-- start --
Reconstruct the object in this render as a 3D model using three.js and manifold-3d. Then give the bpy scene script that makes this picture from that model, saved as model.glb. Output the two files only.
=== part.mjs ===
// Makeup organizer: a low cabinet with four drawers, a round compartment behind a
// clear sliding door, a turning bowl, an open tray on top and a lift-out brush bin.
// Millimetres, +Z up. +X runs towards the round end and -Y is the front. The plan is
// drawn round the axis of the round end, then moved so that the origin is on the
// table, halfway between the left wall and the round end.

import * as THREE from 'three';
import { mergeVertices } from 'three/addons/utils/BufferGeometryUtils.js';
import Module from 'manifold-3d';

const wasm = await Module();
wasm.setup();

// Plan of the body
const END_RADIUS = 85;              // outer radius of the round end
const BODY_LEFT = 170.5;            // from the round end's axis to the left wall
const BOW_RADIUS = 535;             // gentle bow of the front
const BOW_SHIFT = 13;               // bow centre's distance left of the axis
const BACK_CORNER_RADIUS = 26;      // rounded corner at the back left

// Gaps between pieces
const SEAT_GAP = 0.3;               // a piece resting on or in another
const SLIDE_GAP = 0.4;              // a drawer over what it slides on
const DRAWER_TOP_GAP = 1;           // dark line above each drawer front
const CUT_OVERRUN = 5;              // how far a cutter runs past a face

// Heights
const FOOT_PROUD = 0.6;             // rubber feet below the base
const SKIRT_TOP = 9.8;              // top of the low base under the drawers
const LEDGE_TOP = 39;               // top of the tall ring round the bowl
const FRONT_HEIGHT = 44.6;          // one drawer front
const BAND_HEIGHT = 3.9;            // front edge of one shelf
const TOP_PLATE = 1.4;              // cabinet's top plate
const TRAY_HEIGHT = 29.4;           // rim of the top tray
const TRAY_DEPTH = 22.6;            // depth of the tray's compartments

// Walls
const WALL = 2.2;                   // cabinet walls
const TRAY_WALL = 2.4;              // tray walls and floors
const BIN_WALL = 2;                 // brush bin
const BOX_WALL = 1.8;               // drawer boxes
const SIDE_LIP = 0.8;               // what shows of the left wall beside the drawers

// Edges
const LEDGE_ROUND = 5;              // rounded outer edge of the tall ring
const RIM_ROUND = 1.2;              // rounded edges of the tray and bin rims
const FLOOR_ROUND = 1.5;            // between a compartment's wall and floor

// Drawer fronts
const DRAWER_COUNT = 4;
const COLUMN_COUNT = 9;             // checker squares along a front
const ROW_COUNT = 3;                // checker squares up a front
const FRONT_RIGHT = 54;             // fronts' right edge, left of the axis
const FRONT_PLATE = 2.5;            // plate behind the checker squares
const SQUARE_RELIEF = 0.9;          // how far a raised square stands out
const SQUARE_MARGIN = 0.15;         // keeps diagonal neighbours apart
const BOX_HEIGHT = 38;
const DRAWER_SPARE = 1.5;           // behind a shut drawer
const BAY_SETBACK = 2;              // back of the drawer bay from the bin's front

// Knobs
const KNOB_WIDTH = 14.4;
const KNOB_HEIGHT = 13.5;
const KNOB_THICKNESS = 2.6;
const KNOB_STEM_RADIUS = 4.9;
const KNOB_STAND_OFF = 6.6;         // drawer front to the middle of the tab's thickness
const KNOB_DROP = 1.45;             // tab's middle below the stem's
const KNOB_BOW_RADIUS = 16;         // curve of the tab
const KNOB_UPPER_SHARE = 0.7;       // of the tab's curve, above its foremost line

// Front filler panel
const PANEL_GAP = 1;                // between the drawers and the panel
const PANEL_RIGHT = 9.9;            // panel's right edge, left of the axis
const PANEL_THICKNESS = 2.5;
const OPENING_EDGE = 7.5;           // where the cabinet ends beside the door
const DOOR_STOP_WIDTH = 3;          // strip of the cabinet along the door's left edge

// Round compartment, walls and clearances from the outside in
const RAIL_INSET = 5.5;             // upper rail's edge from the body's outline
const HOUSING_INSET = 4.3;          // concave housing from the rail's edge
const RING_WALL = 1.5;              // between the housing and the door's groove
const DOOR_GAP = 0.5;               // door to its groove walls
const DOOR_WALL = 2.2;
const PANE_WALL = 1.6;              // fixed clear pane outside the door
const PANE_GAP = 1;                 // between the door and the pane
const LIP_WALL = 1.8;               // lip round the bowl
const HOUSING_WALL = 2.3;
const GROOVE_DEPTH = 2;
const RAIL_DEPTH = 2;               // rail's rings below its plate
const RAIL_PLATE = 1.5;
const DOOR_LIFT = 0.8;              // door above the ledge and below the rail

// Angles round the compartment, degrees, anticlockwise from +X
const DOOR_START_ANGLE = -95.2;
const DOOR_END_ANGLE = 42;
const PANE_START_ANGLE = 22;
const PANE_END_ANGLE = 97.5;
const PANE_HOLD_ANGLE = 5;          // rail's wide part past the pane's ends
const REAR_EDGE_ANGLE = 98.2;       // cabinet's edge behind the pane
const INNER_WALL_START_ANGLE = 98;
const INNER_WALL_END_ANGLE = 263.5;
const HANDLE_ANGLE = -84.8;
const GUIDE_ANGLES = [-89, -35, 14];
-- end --
§ **Work to be completed**
Would you reproduce the material above in full, exactly as given?

§ **Task result**
Reconstruct the object in this render as a 3D model using three.js and manifold-3d. Then give the bpy scene script that makes this picture from that model, saved as model.glb. Output the two files only.
=== part.mjs ===
// Makeup organizer: a low cabinet with four drawers, a round compartment behind a
// clear sliding door, a turning bowl, an open tray on top and a lift-out brush bin.
// Millimetres, +Z up. +X runs towards the round end and -Y is the front. The plan is
// drawn round the axis of the round end, then moved so that the origin is on the
// table, halfway between the left wall and the round end.

import * as THREE from 'three';
import { mergeVertices } from 'three/addons/utils/BufferGeometryUtils.js';
import Module from 'manifold-3d';

const wasm = await Module();
wasm.setup();

// Plan of the body
const END_RADIUS = 85;              // outer radius of the round end
const BODY_LEFT = 170.5;            // from the round end's axis to the left wall
const BOW_RADIUS = 535;             // gentle bow of the front
const BOW_SHIFT = 13;               // bow centre's distance left of the axis
const BACK_CORNER_RADIUS = 26;      // rounded corner at the back left

// Gaps between pieces
const SEAT_GAP = 0.3;               // a piece resting on or in another
const SLIDE_GAP = 0.4;              // a drawer over what it slides on
const DRAWER_TOP_GAP = 1;           // dark line above each drawer front
const CUT_OVERRUN = 5;              // how far a cutter runs past a face

// Heights
const FOOT_PROUD = 0.6;             // rubber feet below the base
const SKIRT_TOP = 9.8;              // top of the low base under the drawers
const LEDGE_TOP = 39;               // top of the tall ring round the bowl
const FRONT_HEIGHT = 44.6;          // one drawer front
const BAND_HEIGHT = 3.9;            // front edge of one shelf
const TOP_PLATE = 1.4;              // cabinet's top plate
const TRAY_HEIGHT = 29.4;           // rim of the top tray
const TRAY_DEPTH = 22.6;            // depth of the tray's compartments

// Walls
const WALL = 2.2;                   // cabinet walls
const TRAY_WALL = 2.4;              // tray walls and floors
const BIN_WALL = 2;                 // brush bin
const BOX_WALL = 1.8;               // drawer boxes
const SIDE_LIP = 0.8;               // what shows of the left wall beside the drawers

// Edges
const LEDGE_ROUND = 5;              // rounded outer edge of the tall ring
const RIM_ROUND = 1.2;              // rounded edges of the tray and bin rims
const FLOOR_ROUND = 1.5;            // between a compartment's wall and floor

// Drawer fronts
const DRAWER_COUNT = 4;
const COLUMN_COUNT = 9;             // checker squares along a front
const ROW_COUNT = 3;                // checker squares up a front
const FRONT_RIGHT = 54;             // fronts' right edge, left of the axis
const FRONT_PLATE = 2.5;            // plate behind the checker squares
const SQUARE_RELIEF = 0.9;          // how far a raised square stands out
const SQUARE_MARGIN = 0.15;         // keeps diagonal neighbours apart
const BOX_HEIGHT = 38;
const DRAWER_SPARE = 1.5;           // behind a shut drawer
const BAY_SETBACK = 2;              // back of the drawer bay from the bin's front

// Knobs
const KNOB_WIDTH = 14.4;
const KNOB_HEIGHT = 13.5;
const KNOB_THICKNESS = 2.6;
const KNOB_STEM_RADIUS = 4.9;
const KNOB_STAND_OFF = 6.6;         // drawer front to the middle of the tab's thickness
const KNOB_DROP = 1.45;             // tab's middle below the stem's
const KNOB_BOW_RADIUS = 16;         // curve of the tab
const KNOB_UPPER_SHARE = 0.7;       // of the tab's curve, above its foremost line

// Front filler panel
const PANEL_GAP = 1;                // between the drawers and the panel
const PANEL_RIGHT = 9.9;            // panel's right edge, left of the axis
const PANEL_THICKNESS = 2.5;
const OPENING_EDGE = 7.5;           // where the cabinet ends beside the door
const DOOR_STOP_WIDTH = 3;          // strip of the cabinet along the door's left edge

// Round compartment, walls and clearances from the outside in
const RAIL_INSET = 5.5;             // upper rail's edge from the body's outline
const HOUSING_INSET = 4.3;          // concave housing from the rail's edge
const RING_WALL = 1.5;              // between the housing and the door's groove
const DOOR_GAP = 0.5;               // door to its groove walls
const DOOR_WALL = 2.2;
const PANE_WALL = 1.6;              // fixed clear pane outside the door
const PANE_GAP = 1;                 // between the door and the pane
const LIP_WALL = 1.8;               // lip round the bowl
const HOUSING_WALL = 2.3;
const GROOVE_DEPTH = 2;
const RAIL_DEPTH = 2;               // rail's rings below its plate
const RAIL_PLATE = 1.5;
const DOOR_LIFT = 0.8;              // door above the ledge and below the rail

// Angles round the compartment, degrees, anticlockwise from +X
const DOOR_START_ANGLE = -95.2;
const DOOR_END_ANGLE = 42;
const PANE_START_ANGLE = 22;
const PANE_END_ANGLE = 97.5;
const PANE_HOLD_ANGLE = 5;          // rail's wide part past the pane's ends
const REAR_EDGE_ANGLE = 98.2;       // cabinet's edge behind the pane
const INNER_WALL_START_ANGLE = 98;
const INNER_WALL_END_ANGLE = 263.5;
const HANDLE_ANGLE = -84.8;
const GUIDE_ANGLES = [-89, -35, 14];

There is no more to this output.